Madame la ministre, vendredi dernier, en Bretagne, vous vous êtes engagée à assurer, dans un délai de trois ans, un service public de la justice pour tous, notamment avec la création, là où ce sera possible, de maisons du droit et de points d’accès au droit afin de regrouper tous ceux qui concourent à rendre la justice et à prévenir les conflits.

Mais tenez bon, madame la ministre : si nous voulons être crédibles, il nous faut concrétiser les conclusions de la commission d’enquête parlementaire, et donc créer des pôles de l’instruction, des points d’accès au droit et des maisons du droit.

Il aurait cependant été préférable, pour présenter cette réforme, d’améliorer la communication, au lieu d’annoncer que vous allez supprimer un tribunal de grande instance tout en maintenant un tribunal d’instance, qui abritera une chambre civile du tribunal de grande instance, les affaires pénales étant du seul ressort du tribunal du chef-lieu de département.
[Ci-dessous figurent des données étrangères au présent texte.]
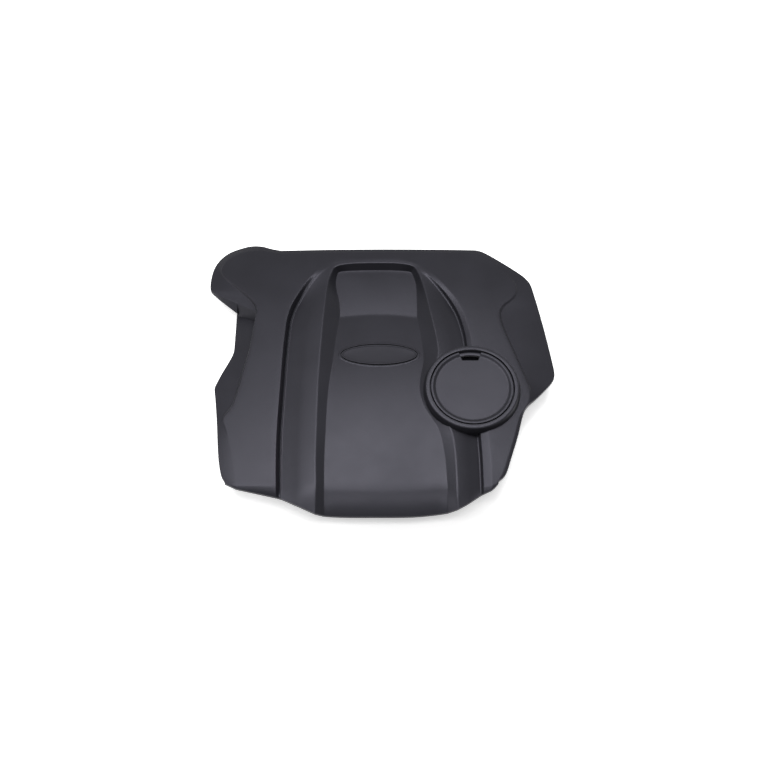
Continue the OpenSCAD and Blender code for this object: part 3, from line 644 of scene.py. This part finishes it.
print("points of one rounded corner:", len(rounded_profile([(0, 0), (1, 0), (1, 1)], [0, 0.2, 0])) - 2)

# %% [markdown]
# A few helpers finish the pieces. One makes a piece and turns its faces outwards, one cuts a piece with another, one
# joins the closed parts of a single moulding, and one smooths the shading up to the sharp edges.

# %% Finishing helpers
def outward_normals(obj):
    mesh = bmesh.new()
    mesh.from_mesh(obj.data)
    bmesh.ops.recalc_face_normals(mesh, faces=mesh.faces)
    mesh.to_mesh(obj.data)
    mesh.free()


def piece(name, points, faces, material):
    obj = mesh_object(name, (np.array(points) + SHIFT) * MM, faces, material)
    outward_normals(obj)
    return obj


def cut_by(obj, cutter):
    """Takes the cutter out of the object with an exact boolean, then removes the cutter."""
    modifier = obj.modifiers.new("cut", "BOOLEAN")
    modifier.operation, modifier.solver, modifier.object = "DIFFERENCE", "EXACT", cutter
    mesh = bpy.data.meshes.new_from_object(obj.evaluated_get(bpy.context.evaluated_depsgraph_get()))
    obj.modifiers.remove(modifier)
    obj.data = mesh
    bpy.data.objects.remove(cutter)
    return len(mesh.polygons)


def joined(name, objects):
    """Joins closed pieces of one moulding into one mesh."""
    merged = bmesh.new()
    for obj in objects:
        merged.from_mesh(obj.data)
    mesh = bpy.data.meshes.new(name)
    merged.to_mesh(mesh)
    merged.free()
    mesh.materials.append(objects[0].data.materials[0])
    for obj in objects:
        bpy.data.objects.remove(obj)
    whole = bpy.data.objects.new(name, mesh)
    bpy.context.collection.objects.link(whole)
    return whole


def smoothed(obj, degrees=32):
    obj.data.shade_smooth()
    obj.data.set_sharp_from_angle(angle=math.radians(degrees))


print("skin corners:", len(skin.data.vertices))

# %% [markdown]
# ## The hole and the collar
#
# The skin is cut away where the lid sits, and the raised collar fills the hole. Its outer face is a slight cone, as
# the mould's draft makes it, and a ledge inside it carries the lid.

# %% Hole and collar
def prism(name, outline, z0, z1):
    n = len(outline)
    points = [(x, y, z) for z in (z0, z1) for x, y in outline]
    faces = [list(range(n))[::-1], list(range(n, 2 * n))]
    faces += [[k, (k + 1) % n, n + (k + 1) % n, n + k] for k in range(n)]
    return piece(name, points, faces, cover_plastic)


def circle(r, at, steps=160):
    return [(at[0] + r * math.cos(2 * math.pi * k / steps), at[1] + r * math.sin(2 * math.pi * k / steps))
            for k in range(steps)]


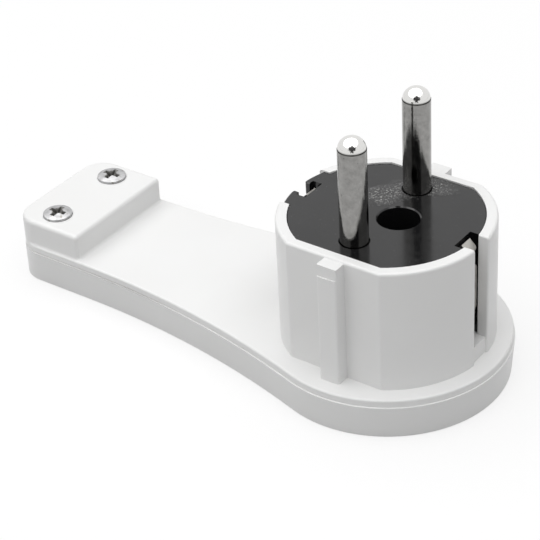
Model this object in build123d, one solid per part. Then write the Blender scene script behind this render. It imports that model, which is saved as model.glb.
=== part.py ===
import os
from math import atan2, cos, hypot, sin, sqrt

from build123d import *

# Flat angled plug, type F, in millimetres.
# Origin: on the plug's axis, midway between the pins, in the plane of the flat back.
# +Z points the way the pins point, -X runs along the handle to the cord inlet, Y is the line of the pins.

# Heights above the flat back
back_floor = 1.5
seam_z = 6.3
plate_z = 7.65
block_z = 12.6
ledge_z = 10.7
face_z = 30.2

# Outline of the flat body, measured at the back cover's rim
disc_r = 21.5
handle_half = 12.95
handle_end = 74.3
handle_corner_r = 6.3
neck_start = 57.0
base_corner_r = 5.3
rim_step = 0.08
plate_inset = 0.22
back_draft = 0.5
end_draft = 0.05
back_edge_r = 0.4
side_wall = 1.8
plate_edge_r = 0.35

# Locating rim of the front housing, which stands inside the back cover's wall
rim_drop = 2.0
rim_wall = 1.2
rim_gap = 0.1

# Collar that goes into the socket
collar_r = 18.35
collar_flat_cut = 2.3
collar_edge_r = 0.5
collar_corner_r = 0.8
collar_wall = 1.93
flat_wall = 1.75
ledge_w = 1.75
ledge_flat_w = 1.6

# Guide ribs on the collar's flats
guide_x = 0.45
guide_w = 3.7
guide_rise = 0.25
guide_top = 29.9
guide_lead = 2.1
guide_step = 0.27
guide_edge_r = 0.4

# Earth slots and the carrier's key
slot_w = 4.1
slot_edge_r = 0.3
slot_floor_depth = 0.55
key_half = 5.9
key_gap = 0.1
key_inset = 0.75
key_lip = 1.1
lip_half_gap = 1.55
lip_end_r = 0.5
lip_drop = 2.3

# Cord clamp block at the handle's end
block_l = 15.1
block_end_gap = 0.5
block_side_gap = 0.7
block_end_r = 4.5
block_near_r = 0.6
block_edge_r = 0.8
block_root_r = 0.6
block_wall = 1.7

# Guides for the conductors inside the handle
rail_near = 20.0
rail_far = 55.0
rail_y = 3.2
rail_t = 1.0
rail_h = 2.6
cross_rib_count = 3
cross_rib_h = 0.8

# Cord inlet
inlet_d = 8.2
inlet_len = 3.0
inlet_wall = 2.2

# Contact carrier
carrier_gap = 0.06
carrier_sink = 0.2
carrier_edge = 0.12
carrier_top = 3.5
carrier_wall = 1.45
notch_depth = 1.89
notch_half = 2.5
hub_x = 2.4
recess_d = 7.12
recess_floor_z = 16.1
head_pocket_d = 6.8
head_pocket_h = 2.7
hub_d = 11.0
spigot_d = 8.0
spigot_gap = 0.15
gusset_run = 4.5
gusset_t = 1.2
bridge_z = 14.0
bridge_t = 0.6

# Contact pins
pin_d = 4.8
pin_len = 19.0
pin_pitch = 19.0
pin_tip = 2.05
pin_tip_step = 0.08
pin_relief = 0.2
pin_neck_d = 4.36
pin_neck_h = 1.0
pin_neck_proud = 0.1
pin_boss_d = 8.6
pin_boss_z = 23.6
pin_flange_d = 6.2
pin_flange_t = 1.2
pin_tail_d = 4.0
pin_tail_len = 3.8

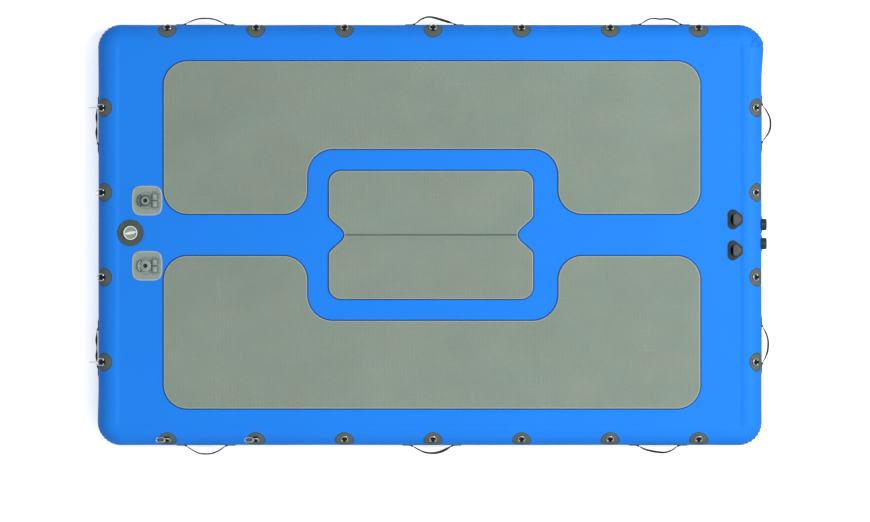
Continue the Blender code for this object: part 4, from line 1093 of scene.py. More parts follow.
# Each loop has its places along the span, its heights there as shares of its rise, and its twists in
# degrees at its two ends and those places.
LOOP_SHARES = {
    "back_1": ((0.16, 0.34, 0.52, 0.7, 0.86), (0.52, 0.87, 0.93, 0.82, 0.46), (8, 10, 12, 12, 12, 10, 8)),
    "back_2": ((0.14, 0.3, 0.46, 0.62, 0.8), (0.6, 0.94, 0.9, 0.66, 0.36), (11, 13, 14, 18, 22, 24, 14)),
    "back_3": ((0.17, 0.32, 0.5, 0.66, 0.84), (0.76, 0.98, 0.84, 0.93, 0.68), (8, 9, 11, 13, 14, 16, 12)),
    "front_1": ((0.16, 0.34, 0.5, 0.68, 0.86), (0.55, 0.92, 1.0, 0.9, 0.48), (8, 9, 11, 12, 11, 9, 8)),
    "front_2": ((0.16, 0.34, 0.52, 0.7, 0.86), (0.52, 0.9, 1.0, 0.86, 0.46), (16, 24, 21, 17, 13, 10, 9)),
    "front_3": ((0.15, 0.33, 0.5, 0.68, 0.86), (0.66, 1.0, 0.94, 0.76, 0.44), (10, 12, 15, 17, 17, 12, 10)),
    "right_1": ((0.16, 0.34, 0.5, 0.68, 0.86), (0.52, 0.9, 1.0, 0.92, 0.5), (11, 14, 17, 19, 18, 12, 10)),
    "right_2": ((0.16, 0.34, 0.52, 0.7, 0.86), (0.56, 0.94, 1.0, 0.86, 0.48), (10, 13, 16, 18, 18, 13, 10)),
    "left_1": ((0.12, 0.27, 0.5, 0.72, 0.88), (0.12, 0.26, 0.1, 0.24, 0.12), (4, 16, 40, 10, 39, 15, 4)),
    "left_2": ((0.12, 0.28, 0.5, 0.74, 0.88), (0.12, 0.24, 0.1, 0.27, 0.13), (4, 15, 39, 10, 41, 17, 4)),
}


def eased(table, share, column):
    """A value read from rows of shares, joined by smooth curves without overshoot."""
    for first, second in zip(table, table[1:]):
        if share <= second[0]:
            break
    i = table.index(first)
    before = table[max(0, i - 1)]
    after = table[min(len(table) - 1, i + 2)]
    width = second[0] - first[0]
    t = min(1.0, max(0.0, (share - first[0]) / width))
    slope_in = (second[column] - before[column]) / (second[0] - before[0]) * width
    slope_out = (after[column] - first[column]) / (after[0] - first[0]) * width
    blend_in = (2 * t**3 - 3 * t**2 + 1) * first[column] + (t**3 - 2 * t**2 + t) * slope_in
    blend_out = (3 * t**2 - 2 * t**3) * second[column] + (t**3 - t**2) * slope_out
    return blend_in + blend_out


def strap_rings(stations, thickness, place):
    """Rings of a flat strap from stations of (middle, across, out, half width), and their marks."""
    rings = []
    marks = []
    run = 0.0
    shares = (-1.0, -0.94, -0.6, 0.0, 0.6, 0.94, 1.0)
    before = stations[0][0]
    for middle, across, out, half in stations:
        run += (middle - before).length
        before = middle
        ring = []
        mark = []
        for face in (1, -1):
            for share in shares if face == 1 else reversed(shares):
                thick = thickness / 2 * (0.45 if abs(share) == 1.0 else 1.0)
                ring.append(place @ (middle + across * (share * half) + out * (face * thick)))
                mark.append((run, share * half + face * 0.003, abs(share)))
        rings.append(ring)
        marks.append(mark)
    return rings, marks


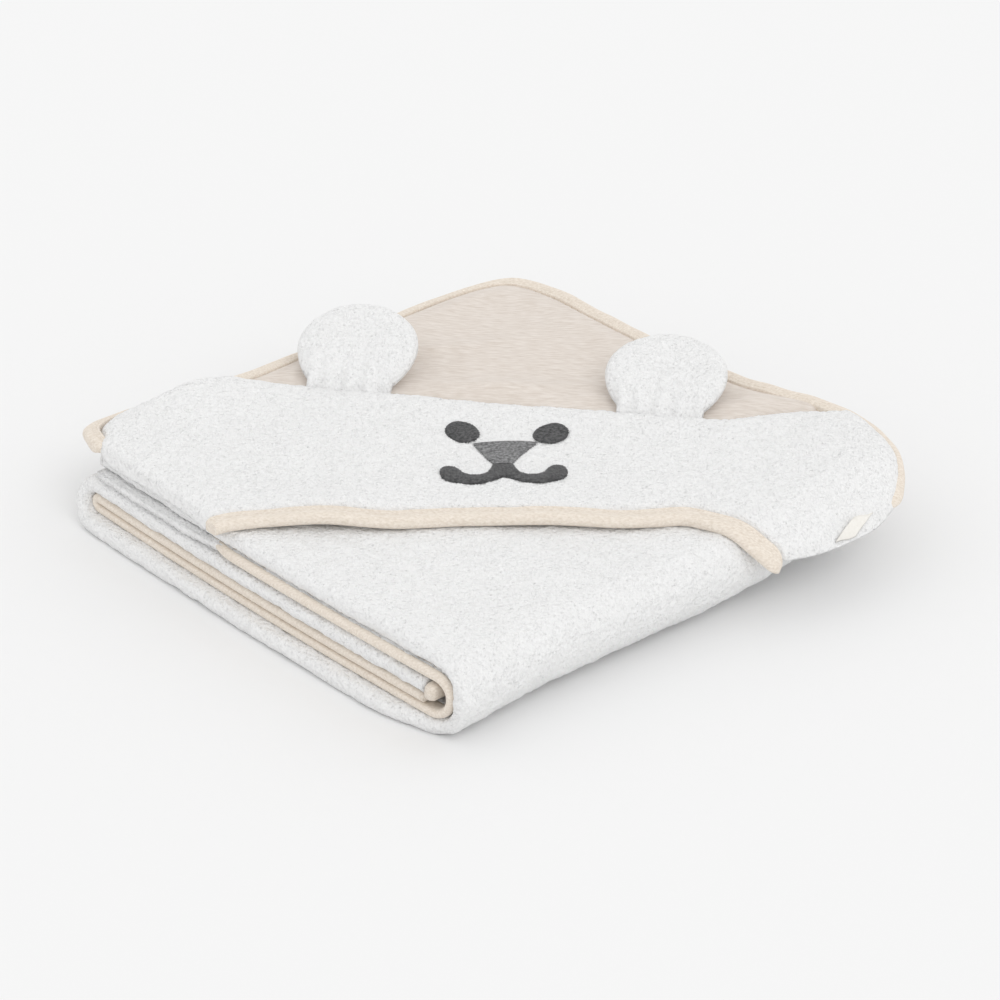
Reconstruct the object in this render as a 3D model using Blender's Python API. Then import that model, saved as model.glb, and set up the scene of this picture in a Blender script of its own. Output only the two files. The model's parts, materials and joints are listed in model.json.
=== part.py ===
"""Hooded baby towel, folded into a packet with its bear-eared hood on top.

The towel lies flat on Z = 0, hood tip towards +Y.  P runs along the folds' cross direction
(towards the front right fold) and Q along the folds (towards the back right side).
"""

import math

import bmesh
import bpy
from mathutils import Matrix, Vector

# ---- driving dimensions, metres -------------------------------------------------------------
CENTRE = (0.003743, -0.007376, 0.0)  # puts the origin under the middle of the bounding box
SIDE = 0.330            # side of the folded packet
HEIGHT = 0.050          # thickness of the packet without its hood
FOLD_THICK = 0.0104     # two terry plies joined by a fold, outer side of each bundle
PLY_THICK = 0.0045      # the bound terry ply on the inner side of each bundle
GAP = 0.0003            # clearance between touching pieces
LEFT_TURN = 0.0163      # outer radius of the turn at the left side
LEFT_BULGE = 0.010      # how far that turn stands out past the side of the packet
NEAR_INSET = 0.013      # how far the open end draws back at the near corner
TAPE = 0.010            # visible width of the binding tape
LIFT = 0.020            # how far the right corner stands off the floor
LIFT_REACH = 0.130      # how far from that corner the lift begins

CROWN_THICK = 0.0050
FACE_THICK = 0.0070
HEM_THICK = 0.0078
HOOD_UNDER = HEIGHT + 0.0006
HOOD_TURN = math.radians(-4.8)      # the hood lies slightly askew on the packet
SEAM_Y = 0.069                      # crown to face seam, where it crosses X = 0
BRIM_HALF = 0.125                   # half width of the part of the brim that lifts
WING_LEFT = -0.2120                 # outer ends of the two side parts, in hood coordinates
WING_RIGHT = 0.2275
WING_MARGIN = 0.0016                # clearance between a side part and the edge binding
SEAM_GAP = 0.0007                   # clearance along the curved seam
SEAM_RIGHT = 0.186                  # where the seam meets the hood's edge at the right
HEM_LEFT = [(-0.1310, -0.1562), (-0.1350, -0.1590), (-0.1400, -0.1650), (-0.1450, -0.1730)]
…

Cette présentation ne reflète pas la dimension de votre réforme !

Certes, la discussion de votre budget se déroule dans un contexte d’incertitude et de malaise. Mais ce que nous n’admettons pas, avec mes collègues du Nouveau Centre, c’est le procès personnel qui vous est fait. J’entendais ce matin sur une radio nationale un élu de la nation dire que vous ne connaissez rien aux réalités, rien au monde rural.

J’apprécie pour ma part que le Gouvernement reflète ce qu’est la France d’aujourd’hui. Vous avez toute compétence, mais vous avez besoin du soutien du Parlement pour accomplir votre délicate mission. Le contrôle des prisons, la réforme de la carte judiciaire, la loi pénitentiaire sont des objectifs sur lesquels nous pouvons nous retrouver. Qu’ils soient pour nous l’occasion de réconcilier les Français avec leur justice ! (Applaudissements sur les bancs du groupe de l’Union pour un mouvement populaire.)